# Aim of the exercise:
Copy down all of the data underneath, exactly as shown.

# Records for the task:
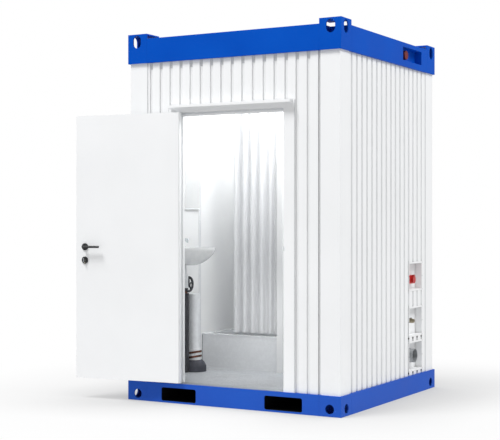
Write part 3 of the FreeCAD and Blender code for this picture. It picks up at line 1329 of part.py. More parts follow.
def half_round(reach, half, height):
    """Plan of a wall-hung basin: straight at the wall, round in front."""
    wall_x = -ROOM_X
    middle = V(wall_x, BASIN_Y, height)
    side = V(wall_x, BASIN_Y + half, height)
    front = V(wall_x + reach, BASIN_Y, height)
    long_end, short_end = (side, front) if half > reach else (front, side)
    curve = Part.Ellipse(long_end, short_end, middle)
    start = curve.parameter(V(wall_x, BASIN_Y - half, height))
    end = curve.parameter(side)
    if end < start:
        end += 2 * math.pi
    arc = Part.ArcOfEllipse(curve, start, end).toShape()
    return Part.Wire([arc, Part.makeLine(arc.Vertexes[-1].Point, arc.Vertexes[0].Point)])


def oval(centre, half_x, half_y, height):
    middle = V(centre[0], centre[1], height)
    if half_x >= half_y:
        curve = Part.Ellipse(middle + V(half_x, 0, 0), middle + V(0, half_y, 0), middle)
    else:
        curve = Part.Ellipse(middle + V(0, half_y, 0), middle + V(-half_x, 0, 0), middle)
    return Part.Wire([curve.toShape()])


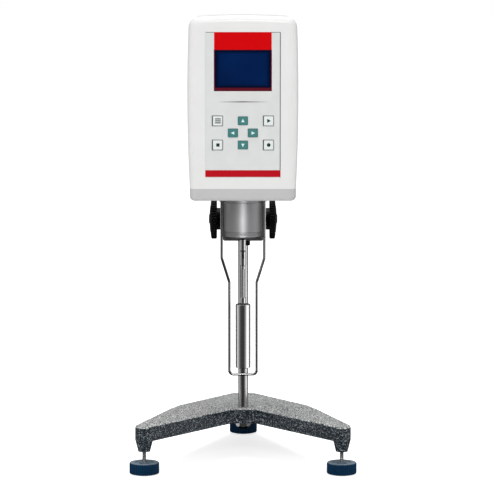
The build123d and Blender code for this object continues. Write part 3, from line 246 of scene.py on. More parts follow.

# Full output:
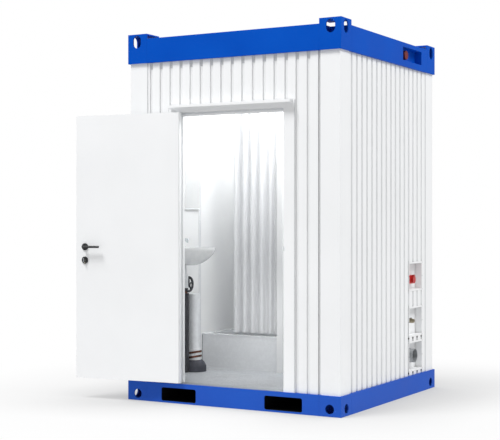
Write part 3 of the FreeCAD and Blender code for this picture. It picks up at line 1329 of part.py. More parts follow.
def half_round(reach, half, height):
    """Plan of a wall-hung basin: straight at the wall, round in front."""
    wall_x = -ROOM_X
    middle = V(wall_x, BASIN_Y, height)
    side = V(wall_x, BASIN_Y + half, height)
    front = V(wall_x + reach, BASIN_Y, height)
    long_end, short_end = (side, front) if half > reach else (front, side)
    curve = Part.Ellipse(long_end, short_end, middle)
    start = curve.parameter(V(wall_x, BASIN_Y - half, height))
    end = curve.parameter(side)
    if end < start:
        end += 2 * math.pi
    arc = Part.ArcOfEllipse(curve, start, end).toShape()
    return Part.Wire([arc, Part.makeLine(arc.Vertexes[-1].Point, arc.Vertexes[0].Point)])


def oval(centre, half_x, half_y, height):
    middle = V(centre[0], centre[1], height)
    if half_x >= half_y:
        curve = Part.Ellipse(middle + V(half_x, 0, 0), middle + V(0, half_y, 0), middle)
    else:
        curve = Part.Ellipse(middle + V(0, half_y, 0), middle + V(-half_x, 0, 0), middle)
    return Part.Wire([curve.toShape()])


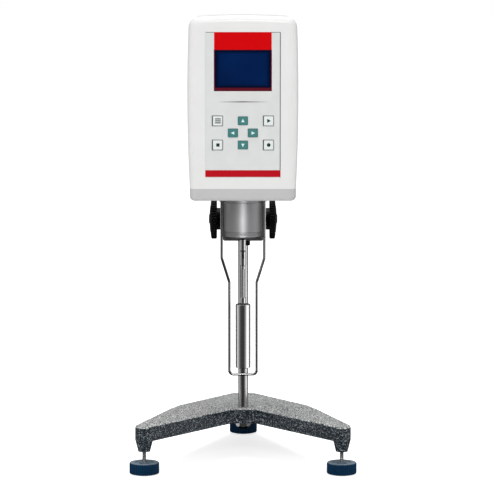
The build123d and Blender code for this object continues. Write part 3, from line 246 of scene.py on. More parts follow.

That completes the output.